An Egyptian jihadist captured in Libya and returned to Cairo was put on trial again Tuesday over five terror attacks, including one for which he has already received a death sentence in absentia, according to local media.
Hisham el-Ashmawy -- one of the country's most-wanted militants -- "is accused of carrying out terror operations against the army, police forces and civilians" killing 54 people in total, news website Ahram reported.
His retrial was being held in a military court, the site said.
He was sentenced to death in 2017 in absentia by an Egyptian military court over his involvement in attacking and killing soldiers at a checkpoint near the porous border with Libya.
Authorities have also linked Ashmawy with high-profile attacks including a 2013 assassination attempt on then-interior minister Mohamed Ibrahim and the 2015 killing of a top public prosecutor.
The jihadist was flown back to Cairo in May, after being handed over by Libyan National Army chief Khalifa Haftar whose forces captured him in 2018 in the eastern city of Derna.
Haftar, who is leading a military offensive against the UN-recognised government in Tripoli, seized the city of Derna last summer. His forces are backed in particular by Egypt and the United Arab Emirates.

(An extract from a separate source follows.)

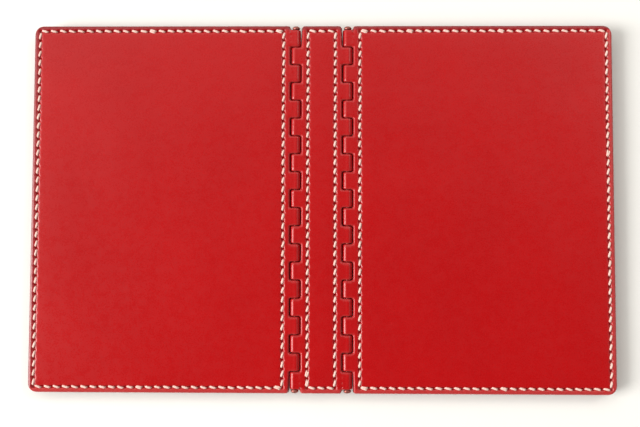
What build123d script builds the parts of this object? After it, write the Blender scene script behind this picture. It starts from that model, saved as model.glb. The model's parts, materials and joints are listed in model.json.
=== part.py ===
from build123d import *
import os

# Card holder: two stiff leather covers and a narrow spine, lying open with the outside up.
# Each cover is joined to the spine by leather fingers wrapped round a steel pin.
# +X runs across the spine towards the right cover, +Y along the spine towards the top edge, +Z up.
# The origin is at the middle of the spine, on the plane that the card pockets rest on.
# The right-hand pieces are modelled, and the left-hand ones mirror them.

# Seams and outline, millimetres
stitch_pitch = 3.38
cover_stitches = 27  # along each short seam of a cover
spine_stitches = 3  # along each short seam of the spine
long_stitches = 39  # along every long seam
edge_margin = 2.09  # seam to the top and bottom edges
outer_margin = 2.15  # seam to the outer edge of a cover
seam_to_axis = 4.56  # hinge axis to the long seam on either side of it
outer_corner_r = 3.3
hinge_corner_r = 0.8
edge_round = 0.5

# Hinges
knuckle_r = 1.7  # outside of the wrapped leather, and half the thickness of the shell
pin_r = 0.6
cap_r = 1.4
cap_length = 1.2
cap_gap = 0.1  # beyond the row of fingers, at each end
running_gap = 0.05  # round the pin, in the fingers that turn on it
grip_gap = 0.01  # round the pin, in the fingers and caps that hold it
fingers = 20  # on each hinge, cover and spine in turn, the top one on the cover
finger_gap = 0.2
notch_reach = 2.35  # hinge axis to the bottom of a notch
notch_round = 0.4
cover_flap = 7.5  # hinge axis to the end of the returned leather
butt_gap = 0.1  # between sheets that meet edge to edge
core_clearance = 0.4  # pin bore to the core's tongues

# Pockets and linings
pocket_thickness = 0.7
card_gap = 0.8  # room for one bank card
pocket_inset = 3.0  # hinge axis to the pockets' near edge
pocket_shoulder = 1.0  # seam to the start of the raised panel
shoulder_angle = 40
nesting_gap = 0.1  # from the front panel's shoulder to the back panel's
spine_lining_width = 13.2
# Rows of pockets, as stitches counted up the long seam: bottom edge, back pocket's top, front pocket's top
pocket_rows = {"lower": (0, 16, 12), "upper": (20, 36, 32)}

# Thread
thread_width = 0.8
thread_rise = 0.35
thread_length = 0.78 * stitch_pitch
thread_lean = 12

# Derived sizes
length = long_stitches * stitch_pitch + 2 * edge_margin
seam_y = long_stitches * stitch_pitch / 2
spine_seam = spine_stitches * stitch_pitch / 2
axis_x = spine_seam + seam_to_axis
near_seam = axis_x + seam_to_axis
far_seam = near_seam + cover_stitches * stitch_pitch
cover_edge = far_seam + outer_margin

finger_field = length - 2 * (cap_length + cap_gap)
finger_pitch = finger_field / fingers
cover_bore = pin_r + running_gap
spine_bore = pin_r + grip_gap
cap_base = finger_field / 2 + cap_gap

lining_z = 2 * (pocket_thickness + card_gap)
axis_z = lining_z + knuckle_r
top_z = axis_z + knuckle_r
back_flange_z = lining_z - pocket_thickness
front_flange_z = back_flange_z - pocket_thickness


def finger_centres(first):
    """Y of every other finger, counted from the top edge, starting with finger number first."""
    return [finger_field / 2 - (k + 0.5) * finger_pitch for k in range(first, fingers, 2)]


def hole_y(number):
    """Y of an awl hole of the long seams, counted up from the bottom."""
    return -seam_y + number * stitch_pitch


def wrapped_section(bore, reach, flap):
    """Section of leather that comes in flat from reach, turns round the pin and returns as a flap."""
    with BuildSketch() as section:
        with BuildLine():
            Line((reach, knuckle_r), (0, knuckle_r))
            ThreePointArc((0, knuckle_r), (-knuckle_r, 0), (0, -knuckle_r))
            Polyline((0, -knuckle_r), (flap, -knuckle_r), (flap, -bore), (0, -bore))
            ThreePointArc((0, -bore), (-bore, 0), (0, bore))
            Polyline((0, bore), (reach, bore), (reach, knuckle_r))
        make_face()
    return section.sketch


def notch_plan(centres, side):
    """Plan of the room for the other body's fingers and for the pin caps, rounded at its bottom.
    side is the bottom's place along X: 0 for the spine's notches, -1 for the cover's."""
    with BuildSketch() as plan:
        with Locations(*[(axis_x, y) for y in centres]):
            Rectangle(2 * notch_reach, finger_pitch + finger_gap)
        with Locations((axis_x, length / 2), (axis_x, -length / 2)):
            Rectangle(2 * notch_reach, length - finger_field + finger_gap)
        fillet(plan.vertices().group_by(Axis.X)[side], radius=notch_round)
    return plan.sketch


def end_corners(shape, x):
    """Upright edges at the top and bottom ends of a shape, at a distance x from the middle of the spine."""
    ends = shape.edges().filter_by(Axis.Z).filter_by(lambda edge: abs(edge.center().Y) > length / 2 - 0.01)
    return ends.filter_by(lambda edge: abs(abs(edge.center().X) - x) < 0.01)


def outer_rim(shape):
    """Edges of the top face round the outline, without those of the notches."""
    rim = shape.faces().sort_by(Axis.Z)[-1].edges()
    return rim.filter_by(
        lambda edge: abs(edge.center().Y) > length / 2 - outer_corner_r
        or edge.center().X > cover_edge - outer_corner_r
    )


def flat_layer(x_near, z_low, thickness):
    """A flat layer of the cover, from x_near to the outer edge."""
    with BuildPart() as layer:
        with BuildSketch(Plane.XY.offset(z_low)):
            with Locations(((x_near + cover_edge) / 2, 0)):
                Rectangle(cover_edge - x_near, length)
        extrude(amount=thickness)
        fillet(end_corners(layer, cover_edge), radius=outer_corner_r)
    return layer.part


def pocket_panel(y_low, y_high, flange_z, drop, shoulder):
    """A card pocket: a flange along its three sewn sides, and a panel raised by drop, open at the top."""
    x_low, x_high = near_seam + shoulder, far_seam - shoulder
    raised_low = y_low + edge_margin + shoulder
    raised_high = y_high + 2 * drop  # beyond the open edge, so that the cut leaves no shoulder there
    with BuildPart() as panel:
        with BuildSketch(Plane.XY.offset(flange_z)):
            with Locations(((axis_x + pocket_inset + cover_edge) / 2, (y_low + y_high) / 2)):
                Rectangle(cover_edge - axis_x - pocket_inset, y_high - y_low)
        extrude(amount=pocket_thickness)
        for corner in end_corners(panel, cover_edge):
            fillet(corner, radius=outer_corner_r)
        for level, mode in ((flange_z, Mode.ADD), (flange_z + pocket_thickness, Mode.SUBTRACT)):
            with BuildSketch(Plane.XY.offset(level)):
                with Locations(((x_low + x_high) / 2, (raised_low + raised_high) / 2)):
                    Rectangle(x_high - x_low, raised_high - raised_low)
            extrude(amount=-drop, taper=shoulder_angle, mode=mode)
        split(bisect_by=Plane.XZ.offset(-y_high), keep=Keep.TOP)
    return panel.part


def thread_bars(places, z, rise):
    """Stitches as short bars of thread on the plane z: places are (x, y, angle), and rise is signed."""
    with BuildPart() as bars:
        with BuildSketch(Plane.XY.offset(z)):
            with Locations(*[Location((x, y), angle) for x, y, angle in places]):
                SlotOverall(thread_length, thread_width)
        extrude(amount=rise)
    return bars.part


def cross_row(x_low, y, numbers):
    """Stitch places of a seam along X, for the stitches numbered from its start at x_low."""
    return [(x_low + (k + 0.5) * stitch_pitch, y, -thread_lean) for k in numbers]


def seam_round(x_low, stitches_across):
    """Stitch places round a rectangular seam that starts at x_low."""
    long_sides = (x_low, x_low + stitches_across * stitch_pitch)
    places = [(x, hole_y(k + 0.5), 90 - thread_lean) for x in long_sides for k in range(long_stitches)]
    for y in (-seam_y, seam_y):
        places += cross_row(x_low, y, range(stitches_across))
    return places


def underside_z(y):
    """Lowest face of the cover's stack under its seam, at the height y."""
    for bottom, back_top, front_top in pocket_rows.values():
        if hole_y(bottom) - 0.01 < y < hole_y(front_top):
            return front_flange_z
        if hole_y(front_top) < y < hole_y(back_top):
            return back_flange_z
    return lining_z


cover_notches = notch_plan(finger_centres(1), side=-1)
spine_notches = notch_plan(finger_centres(0), side=0)

# Cover shell: outer leather with its fingers, stiff core and lining
with BuildPart() as cover_leather:
    with BuildSketch(Plane((axis_x, 0, axis_z), x_dir=(1, 0, 0), z_dir=(0, -1, 0))):
        add(wrapped_section(cover_bore, cover_edge - axis_x, cover_flap))
    extrude(amount=length / 2, both=True)
    extrude(cover_notches, amount=top_z, mode=Mode.SUBTRACT)
    fillet(end_corners(cover_leather, cover_edge), radius=outer_corner_r)
    fillet(end_corners(cover_leather, axis_x + notch_reach), radius=hinge_corner_r)
    fillet(outer_rim(cover_leather), radius=edge_round)

with BuildPart() as cover_core:
    add(flat_layer(axis_x + cover_bore + core_clearance, axis_z - cover_bore, 2 * cover_bore))
    extrude(cover_notches, amount=top_z, mode=Mode.SUBTRACT)
    fillet(end_corners(cover_core, axis_x + notch_reach), radius=hinge_corner_r)

with BuildPart() as cover_lining:
    add(flat_layer(axis_x + cover_flap + butt_gap, lining_z, knuckle_r - cover_bore))

right_pieces = {"cover_leather": cover_leather, "cover_core": cover_core, "cover_lining": cover_lining}

# Cover pockets: two rows, each a back pocket with a shallower front pocket over it
for row, (bottom, back_top, front_top) in pocket_rows.items():
    row_low = hole_y(bottom) if bottom else -length / 2
    with BuildPart() as back_pocket:
        add(pocket_panel(row_low, hole_y(back_top), back_flange_z, card_gap, pocket_shoulder + nesting_gap))
    with BuildPart() as front_pocket:
        add(pocket_panel(row_low, hole_y(front_top), front_flange_z, front_flange_z, pocket_shoulder))
    right_pieces[row + "_back_pocket"] = back_pocket
    right_pieces[row + "_front_pocket"] = front_pocket

# Cover thread: the seam round the cover on both faces, and the cross seam under the upper pockets
cover_seam = seam_round(near_seam, cover_stitches)
with BuildPart() as seam_stitching:
    add(thread_bars(cover_seam, top_z, thread_rise))
    for level in (front_flange_z, back_flange_z, lining_z):
        add(thread_bars([p for p in cover_seam if underside_z(p[1]) == level], level, -thread_rise))

cross_seam_y = hole_y(pocket_rows["upper"][0]) + edge_margin
with BuildPart() as pocket_stitching:
    cross_seam = cross_row(near_seam, cross_seam_y, range(1, cover_stitches - 1))
    add(thread_bars(cross_seam, front_flange_z, -thread_rise))

right_pieces |= {"seam_stitching": seam_stitching, "pocket_stitching": pocket_stitching}

# Hinge: steel pin, and a domed cap on each end of it
with BuildPart() as hinge_pin:
    with BuildSketch(Plane((axis_x, 0, axis_z), z_dir=(0, 1, 0))):
        Circle(pin_r)
    extrude(amount=cap_base + cap_length / 2, both=True)

with BuildPart() as pin_cap_top:
    with BuildSketch(Plane((axis_x, cap_base, axis_z))):
        with BuildLine():
            Polyline((0, cap_length), (0, 0), (cap_r, 0), (cap_r, cap_length / 4))
            TangentArc((0, cap_length), (cap_r, cap_length / 4), tangent=(1, 0))
        make_face()
    revolve(axis=Axis((axis_x, 0, axis_z), (0, 1, 0)))
    with BuildSketch(Plane((axis_x, cap_base, axis_z), z_dir=(0, 1, 0))):
        Circle(spine_bore)
    extrude(amount=cap_length / 2 + grip_gap, mode=Mode.SUBTRACT)

with BuildPart() as pin_cap_bottom:
    mirror(pin_cap_top.part, about=Plane.XZ)

right_pieces |= {"hinge_pin": hinge_pin, "pin_cap_top": pin_cap_top, "pin_cap_bottom": pin_cap_bottom}

# Spine: outer leather with fingers on both sides, core, and a lining over the joint of the two flaps
with BuildPart() as spine_leather:
    with BuildSketch(Plane((axis_x, 0, axis_z), x_dir=(-1, 0, 0), z_dir=(0, 1, 0))):
        add(wrapped_section(spine_bore, axis_x, axis_x - butt_gap / 2))
    extrude(amount=length / 2, both=True)
    extrude(spine_notches, amount=top_z, mode=Mode.SUBTRACT)
    mirror(about=Plane.YZ)
    fillet(end_corners(spine_leather, axis_x - notch_reach), radius=hinge_corner_r)
    fillet(outer_rim(spine_leather), radius=edge_round)

with BuildPart() as spine_core:
    with BuildSketch(Plane.XY.offset(axis_z - spine_bore)):
        Rectangle(2 * (axis_x - spine_bore - core_clearance), length)
    extrude(amount=2 * spine_bore)
    extrude(spine_notches, amount=top_z, mode=Mode.SUBTRACT)
    extrude(mirror(spine_notches, about=Plane.YZ), amount=top_z, mode=Mode.SUBTRACT)
    fillet(end_corners(spine_core, axis_x - notch_reach), radius=hinge_corner_r)

with BuildPart() as spine_lining:
    with BuildSketch(Plane.XY.offset(lining_z)):
        Rectangle(spine_lining_width, length)
    extrude(amount=-pocket_thickness)

with BuildPart() as spine_stitching:
    spine_seam_places = seam_round(-spine_seam, spine_stitches)
    add(thread_bars(spine_seam_places, top_z, thread_rise))
    add(thread_bars(spine_seam_places, lining_z - pocket_thickness, -thread_rise))

pieces = {
    "spine_leather": spine_leather.part,
    "spine_core": spine_core.part,
    "spine_lining": spine_lining.part,
    "spine_stitching": spine_stitching.part,
}
for name, right_piece in right_pieces.items():
    with BuildPart() as left_piece:
        mirror(right_piece.part, about=Plane.YZ)
    pieces["right_" + name] = right_piece.part
    pieces["left_" + name] = left_piece.part

os.makedirs("parts", exist_ok=True)
for name, piece in pieces.items():
    piece.label = name
    export_step(piece, f"parts/{name}.step")
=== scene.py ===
import json
import math

import bpy
import numpy as np
from mathutils import Matrix, Vector, kdtree
from mathutils.geometry import delaunay_2d_cdt


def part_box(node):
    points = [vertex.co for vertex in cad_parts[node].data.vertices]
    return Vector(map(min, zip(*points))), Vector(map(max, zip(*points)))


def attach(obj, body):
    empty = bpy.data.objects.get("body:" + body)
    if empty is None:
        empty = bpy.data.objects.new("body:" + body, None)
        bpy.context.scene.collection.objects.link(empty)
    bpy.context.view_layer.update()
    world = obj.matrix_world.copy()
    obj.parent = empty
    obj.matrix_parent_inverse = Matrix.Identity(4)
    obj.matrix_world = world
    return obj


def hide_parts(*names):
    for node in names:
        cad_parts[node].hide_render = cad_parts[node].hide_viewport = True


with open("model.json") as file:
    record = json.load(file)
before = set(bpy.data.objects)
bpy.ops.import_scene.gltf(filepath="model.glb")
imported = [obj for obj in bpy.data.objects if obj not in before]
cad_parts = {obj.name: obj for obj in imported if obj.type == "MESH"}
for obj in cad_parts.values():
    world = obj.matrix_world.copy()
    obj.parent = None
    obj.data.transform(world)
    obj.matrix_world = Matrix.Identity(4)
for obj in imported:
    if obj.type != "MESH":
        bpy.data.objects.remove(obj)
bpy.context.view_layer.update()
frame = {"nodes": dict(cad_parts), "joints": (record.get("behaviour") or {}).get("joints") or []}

# A red leather card holder that lies open with its outside up: two covers, a spine, and two knuckle hinges.
# Sizes are in millimetres, in the part's frame. Meshes are scaled to metres when they are made.
# Every piece of the right cover is made once more, mirrored, for the left cover.

MM = 0.001


def box(node):
    """A CAD node's lowest and highest corners, in millimetres."""
    return [np.array(corner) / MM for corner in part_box(node)]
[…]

A former officer with Egypt's special forces, Ashmawy was dismissed in 2012 over concerns about his religious views.
He joined the Sinai-based Ansar Beit al-Maqdis but broke with the group after it pledged allegiance to the Islamic State group in November 2014.
Known by his nom de guerre "Abu Omar al-Muhajir", Ashmawy announced the formation of an al-Qaeda-aligned militant group al-Mourabitoun in Libya in July 2015.
He is also accused of being behind attacks in Egypt's Western Desert region.